- 【記念・追悼】真樹日佐夫研究【心のマキビル】
70 :名無しさん@一本勝ち[]:2013/04/05(金) 13:24:40.64 ID:zrciicXP0 - 印象に残る食材とくれば、勝昭との喧嘩騒動に纏わる豚の耳を外すわけにはいかぬ。
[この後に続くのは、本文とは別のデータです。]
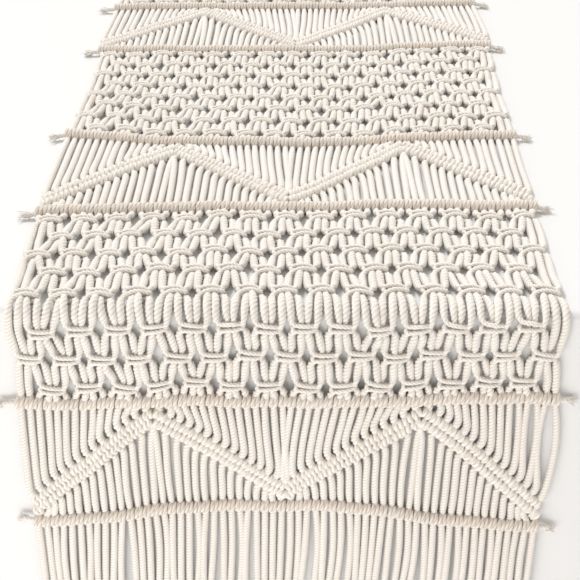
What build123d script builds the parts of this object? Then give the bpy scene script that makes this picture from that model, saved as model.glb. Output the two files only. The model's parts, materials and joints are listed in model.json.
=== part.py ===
from build123d import *
import os
from math import atan2, cos, degrees, hypot

# A table runner knotted from thick cotton cord. Sixty cords run its whole length.
# Every so often they are all hitched over a crosswise holding cord, which makes a round bar.
# Between the bars they are in turn a zigzag panel and an open net of square knots.
# Both ends hang over the table's edges and finish in a fringe.
# X runs across the runner, Y along it and Z up. The origin is on the table top, under its middle.
# The underside of the middle span is the plane Z = 0. Units are millimetres.

# ---- driving dimensions ----
CORD_DIAMETER = 4.0
CORD_COUNT = 60
CORD_PITCH = 5.1
RUNNER_WIDTH = 305.0

BAR_DIAMETER = 8.4
BAR_LENGTH = 308.0
BAR_BORE_DIAMETER = 4.6
HOLDING_CORD_DIAMETER = 4.4
HOLDING_CORD_LENGTH = 332.0

PANEL_LENGTH = 88.0
NET_LENGTH = 164.0
PANEL_COUNT = 7
FRINGE_LENGTH = 115.0
HANGING_NET_LENGTH = 54.0

RIB_DIAMETER = 5.6
RIB_INSET = 7.5
NET_THICKNESS = 8.8
KNOT_ROWS = 8
CORDS_PER_KNOT = 4
EYE_WIDTH = 6.0
EYE_LENGTH = 12.0

CLEARANCE = 0.3

# ---- worked out from them ----
BAR_RADIUS = BAR_DIAMETER / 2
NET_COUNT = PANEL_COUNT - 1
BAR_SPAN = PANEL_COUNT * PANEL_LENGTH + NET_COUNT * NET_LENGTH
FIRST_BAR = -BAR_SPAN / 2
REPEAT = PANEL_LENGTH + NET_LENGTH
FOLD = BAR_SPAN / 2 - PANEL_LENGTH - HANGING_NET_LENGTH
KNOT_PITCH = CORDS_PER_KNOT * CORD_PITCH
FRONT_FOLD_LINE = Axis((0, -FOLD, 0), (1, 0, 0))
BACK_FOLD_LINE = Axis((0, FOLD, 0), (-1, 0, 0))


def hang(flat_piece, station):
    """Turn a piece that is drawn flat down over the table's edge, if its station is past it."""
    if station < -FOLD:
        return flat_piece.rotate(FRONT_FOLD_LINE, 90)
    if station > FOLD:
        return flat_piece.rotate(BACK_FOLD_LINE, 90)
    return flat_piece


def save(name, solids, station=0.0):
    """Hang a sub-part's solids if they are past the fold, and write them as one node."""
    pieces = [hang(solid, station) for solid in solids]
    node = pieces[0] if len(pieces) == 1 else Compound(children=pieces)
    node.label = name
    export_step(node, f"parts/{name}.step")


def crosswise_rod(diameter, length, station, height):
    return Pos(0, station, height) * Cylinder(diameter / 2, length, rotation=(0, 90, 0))


def hitch_bar(station):
    """The row of double half hitches, wrapped side by side round the holding cord."""
    wraps = crosswise_rod(BAR_DIAMETER, BAR_LENGTH, station, BAR_RADIUS)
    bore = crosswise_rod(BAR_BORE_DIAMETER, BAR_LENGTH, station, BAR_RADIUS)
    return wraps - bore


def holding_cord(station):
    """The crosswise cord inside a bar, with a short cut tail past each end."""
    return crosswise_rod(HOLDING_CORD_DIAMETER, HOLDING_CORD_LENGTH, station, BAR_RADIUS)


# ---- zigzag panels ----
QUARTER = RUNNER_WIDTH / 4
RIB_RISE = PANEL_LENGTH - BAR_DIAMETER - 2 * RIB_INSET
RIB_SLOPE = atan2(RIB_RISE, QUARTER)
ROW_OFFSET = (RIB_DIAMETER + CLEARANCE) / 2 / cos(RIB_SLOPE)
RIB_HALF_BAND = (RIB_DIAMETER + CLEARANCE / 2) / cos(RIB_SLOPE)


def rib_corners(first_bar):
    """The zigzag's middle line: low at both sides and the middle, high at the quarter points."""
    low = first_bar + BAR_RADIUS + RIB_INSET
    heights = [low, low + RIB_RISE, low, low + RIB_RISE, low]
    return [(-RUNNER_WIDTH / 2 + step * QUARTER, height) for step, height in enumerate(heights)]


def rib_leg(start, end, shift):
    """One straight leg of one row of hitches, mitred where it meets the next leg."""
    middle_x = (start[0] + end[0]) / 2
    middle_y = (start[1] + end[1]) / 2 + shift
    lean = degrees(atan2(end[1] - start[1], end[0] - start[0]))
    length = hypot(end[0] - start[0], end[1] - start[1]) + 2 * RIB_DIAMETER
    place = Pos(middle_x, middle_y, RIB_DIAMETER / 2) * Rot(0, 0, lean) * Rot(0, 90, 0)
    rod = place * Cylinder(RIB_DIAMETER / 2, length)
    mitre_width = end[0] - start[0] - CLEARANCE
    mitre = Pos(middle_x, middle_y, RIB_DIAMETER / 2) * Box(mitre_width, 2 * length, 2 * RIB_DIAMETER)
    return rod & mitre


def zigzag_ribs(first_bar):
    """Two rows of diagonal double half hitches, side by side."""
    corners = rib_corners(first_bar)
    legs = []
    for shift in (-ROW_OFFSET, ROW_OFFSET):
        for start, end in zip(corners, corners[1:]):
            legs.append(rib_leg(start, end, shift))
    return legs


def window(points):
    """The flat layer of upright cords that fills one window of the zigzag."""
    return extrude(Polygon(*points, align=None), amount=CORD_DIAMETER)


def upright_cords(first_bar):
    """Five windows: one under each peak, one between the peaks and half a one at each side."""
    low = first_bar + BAR_RADIUS + CLEARANCE
    high = first_bar + PANEL_LENGTH - BAR_RADIUS - CLEARANCE
    corners = rib_corners(first_bar)
    reach = RIB_HALF_BAND + CLEARANCE
    peak = corners[1][1] - reach
    valley = corners[0][1] + reach
    half_base = QUARTER * (peak - low) / RIB_RISE
    half_mouth = QUARTER * (high - valley) / RIB_RISE
    windows = []
    for side in (-1, 1):
        middle = side * QUARTER
        windows.append(window([(middle - half_base, low), (middle + half_base, low), (middle, peak)]))
    windows.append(window([(0, valley), (half_mouth, high), (-half_mouth, high)]))
    edge = RUNNER_WIDTH / 2
    left = [(-edge, valley), (half_mouth - edge, high), (-edge, high)]
    right = [(edge, valley), (edge, high), (edge - half_mouth, high)]
    windows.append(window(left))
    windows.append(window(right))
    return windows


# ---- nets of square knots ----
def eye(x, y):
    """A diamond opening between two square knots."""
    tips = [(x, y - EYE_LENGTH / 2), (x + EYE_WIDTH / 2, y), (x, y + EYE_LENGTH / 2), (x - EYE_WIDTH / 2, y)]
    return Wire.make_polygon([Vector(tip_x, tip_y, 0) for tip_x, tip_y in tips])


def knot_net(first_bar):
    """A flat slab as thick as the knots, open at the eyes. Every other row shifts by half a knot."""
    start = first_bar + BAR_RADIUS + CLEARANCE
    end = first_bar + NET_LENGTH - BAR_RADIUS - CLEARANCE
    row_pitch = (end - start) / KNOT_ROWS
    knots_per_row = CORD_COUNT // CORDS_PER_KNOT
    eyes = []
    for row in range(KNOT_ROWS):
        gaps = knots_per_row - 1 + row % 2
        for gap in range(gaps):
            x = (gap - (gaps - 1) / 2) * KNOT_PITCH
            eyes.append(eye(x, start + (row + 0.5) * row_pitch))
    edge = RUNNER_WIDTH / 2
    corners = [(-edge, start), (edge, start), (edge, end), (-edge, end)]
    outline = Wire.make_polygon([Vector(x, y, 0) for x, y in corners])
    return extrude(Face(outline, eyes), amount=NET_THICKNESS, dir=(0, 0, 1))


def net_beyond(net, line, side):
    """The part of a net on one side of a fold line, clear of the line itself."""
    middle = line + side * (CLEARANCE + NET_LENGTH / 2)
    return net & (Pos(0, middle, 0) * Box(2 * RUNNER_WIDTH, NET_LENGTH, 4 * NET_THICKNESS))


def fringe(bar, direction):
    """The free ends of the sixty cords, below an end bar."""
    middle = bar + direction * (BAR_RADIUS + CLEARANCE + FRINGE_LENGTH / 2)
    tails = []
    for cord in range(CORD_COUNT):
        x = (cord - (CORD_COUNT - 1) / 2) * CORD_PITCH
        place = Pos(x, middle, CORD_DIAMETER / 2) * Rot(90, 0, 0)
        tails.append(place * Cylinder(CORD_DIAMETER / 2, FRINGE_LENGTH))
    return tails


os.makedirs("parts", exist_ok=True)

for panel in range(PANEL_COUNT):
    first = FIRST_BAR + panel * REPEAT
    for number, bar in enumerate((first, first + PANEL_LENGTH)):
        label = f"{2 * panel + number + 1:02d}"
        save(f"hitch_bar_{label}", [hitch_bar(bar)], bar)
        save(f"holding_cord_{label}", [holding_cord(bar)], bar)
    panel_middle = first + PANEL_LENGTH / 2
    save(f"zigzag_ribs_{panel + 1}", zigzag_ribs(first), panel_middle)
    save(f"upright_cords_{panel + 1}", upright_cords(first), panel_middle)

for number in range(1, NET_COUNT + 1):
    first = FIRST_BAR + PANEL_LENGTH + (number - 1) * REPEAT
    net = knot_net(first)
    if number == 1:
        save("knot_net_1_top", [net_beyond(net, -FOLD, 1)])
        save("knot_net_1_drop", [net_beyond(net, -FOLD, -1)], first)
    elif number == NET_COUNT:
        save(f"knot_net_{number}_top", [net_beyond(net, FOLD, -1)])
        save(f"knot_net_{number}_drop", [net_beyond(net, FOLD, 1)], first + NET_LENGTH)
    else:
        save(f"knot_net_{number}", [net])

save("front_fringe", fringe(FIRST_BAR, -1), FIRST_BAR)
save("back_fringe", fringe(-FIRST_BAR, 1), -FIRST_BAR)
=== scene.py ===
import json
import math

import bpy
import numpy as np
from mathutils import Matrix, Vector


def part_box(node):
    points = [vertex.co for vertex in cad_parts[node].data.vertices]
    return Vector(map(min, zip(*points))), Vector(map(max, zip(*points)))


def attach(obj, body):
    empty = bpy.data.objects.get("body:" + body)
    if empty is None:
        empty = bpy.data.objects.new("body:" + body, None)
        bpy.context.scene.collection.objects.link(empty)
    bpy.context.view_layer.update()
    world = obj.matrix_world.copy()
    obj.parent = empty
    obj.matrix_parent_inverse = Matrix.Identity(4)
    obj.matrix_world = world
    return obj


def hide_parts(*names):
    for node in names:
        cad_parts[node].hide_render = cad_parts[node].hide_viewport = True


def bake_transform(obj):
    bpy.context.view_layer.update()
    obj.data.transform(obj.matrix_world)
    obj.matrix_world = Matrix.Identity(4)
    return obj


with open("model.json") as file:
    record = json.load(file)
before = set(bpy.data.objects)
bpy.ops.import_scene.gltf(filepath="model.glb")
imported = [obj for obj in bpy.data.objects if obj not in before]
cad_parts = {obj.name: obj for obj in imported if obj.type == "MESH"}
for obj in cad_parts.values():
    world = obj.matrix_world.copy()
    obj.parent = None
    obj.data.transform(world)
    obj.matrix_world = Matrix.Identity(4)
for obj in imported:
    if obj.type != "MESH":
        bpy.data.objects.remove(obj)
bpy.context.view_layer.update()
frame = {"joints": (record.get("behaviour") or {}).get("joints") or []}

# A macrame table runner, knotted from sixty cotton cords.
# It is drawn flat and then draped. A point of the flat runner is (across, along, height):
# across and along are measured on the cloth, and height is above its underside.
# Lengths are in millimetres until a mesh is written.
MM = 0.001

# ---- the cord ----
LOOSE = 2.45  # radius of a cord that hangs free, over the crests of its plies
SLACK = 2.75  # radius where it bulges between two knots
TIGHT = 1.4  # radius where it is pulled into a hitch or a knot
LAY = 6.9  # length of one full turn of its three plies
PULLED_LAY = 12.0  # and the same where a wrap is pulled tight
GROOVE = 0.76  # radius in the groove between two plies, as a share of the radius
PRESSED = 0.91  # and the same where a wrap is pulled so tight that the grooves close
COLUMNS = 6  # mesh columns round a cord: a crest and a groove for each ply
PLIES = 3
MAP_LENGTH = 10  # length of cord for one unit of the map that the material reads

# ---- sizes that the frame gives ----
FOLD = abs(frame["joints"][0]["pos_m"][1]) / MM
EDGE_RADIUS = 4.0  # how softly the cloth bends over the table's edge


def middle(node):
    low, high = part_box(node)
    return (low + high) / 2 / MM


def station(node):
    """How far along the flat runner a piece lies, also when it hangs past the fold."""
    place = middle(node)
    if abs(place.y) > FOLD:
        return math.copysign(FOLD - place.z, place.y)
    return place.y


def reach_across(node):
    low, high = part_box(node)
    return (high.x - low.x) / MM


BARS = {number: station(f"hitch_bar_{number:02d}") for number in range(1, 15)}
BAR_LENGTH = reach_across("hitch_bar_01")
TAIL_LENGTH = (reach_across("holding_cord_01") - BAR_LENGTH) / 2
WIDTH = reach_across("knot_net_2")
CORDS = 60
PITCH = 5.1  # from one cord to the next
BAR_HEIGHT = middle("hitch_bar_07").z
FRINGE_LENGTH = (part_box("front_fringe")[1].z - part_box("front_fringe")[0].z) / MM


def lane(cord):
    """Where a cord of the runner lies across it, before any knot moves it."""
    return (cord - (CORDS - 1) / 2) * PITCH


def bar_lane(cord):
    """Where it lies at a bar, which is a little wider than the cloth between the bars."""
    return lane(cord) * BAR_LENGTH / WIDTH


# ---- the drape ----
def smooth(value):
    share = np.clip(value, 0, 1)
    return share * share * (3 - 2 * share)


# How far each bar strays along the runner, at seven places from its left end to its right end.
STRAYS = np.array([
    (-10, -6, 3, 5, 3, -5, -12), (-8, -7, -5, -2, -5, 3, -3), (-12, -4, -3, -2, 1, 3, 2),
    (12, 1, 0, -1, 1, 11, 15), (-5, -3, -1, -2, 0, 7, 14), (1, 4, 6, 6, 8, 12, 20),
    (3, 1, 0, -1, 1, 4, 6), (2, -1, -2, -1, 1, 3, 3), (-2, -1, 1, 2, 1, -1, -3),
    (1, 2, 2, 0, -2, -2, 0), (-3, -1, 1, 1, 0, 2, 3), (0, -2, -2, 0, 1, 2, 1),
    (3, 2, -1, -2, -1, 2, 4), (6, 3, 0, -2, 0, 3, 7),
])


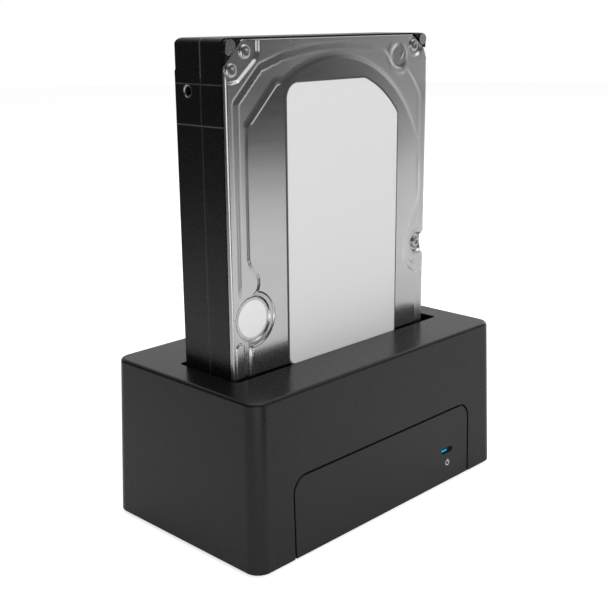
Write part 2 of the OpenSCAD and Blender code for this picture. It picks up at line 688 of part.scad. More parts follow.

「勝昭、表へ出ろ!」 巨きな身体をしていながら気弱な性格が災いして 今ひとつ結果が伴わない勝昭に活を入れる腹積もりで、実戦空手の手ほどきを、 と路上決戦を促したが、視線を伏せて、さながら戦意喪失の体の勝昭の表情を視て 私の叱咤が空回りに帰したことを悟り知らされた。 元々生真面目な勝昭が、大山の期待に応えようと大会で満足の行く成績を残すための 鍛錬に励むのは致し方ないにしても、今ひとつ殻を破れないでいたのは 無手勝流の概念が勝昭に決定的に欠如しているからではないか? これは、私が大山に空手の手ほどきを受けた当初から右顧左眄していたもので、 喧嘩空手を標榜しながらも、極真空手の実戦性を乖離せしむものでは、と 長年、私に頭の体操を強いるにも似て、なにやら靄のように私の想念の中に蠢く正体でもあった。 戦意喪失した勝昭に勝利の目があるはずもなく、年下の後輩相手に真剣勝負に及ぼうとした 自分の浅慮を愧じ入ったことであった。 翌日、わざわざ東武デパートに赴き豚の耳を仕入れてニンニク漬けの下拵えまでして、 私に御馳走してくれた勝昭の真摯な態度が、わだかまりが氷解したことを教えていた。 今だから明かせる食材談義懺悔である。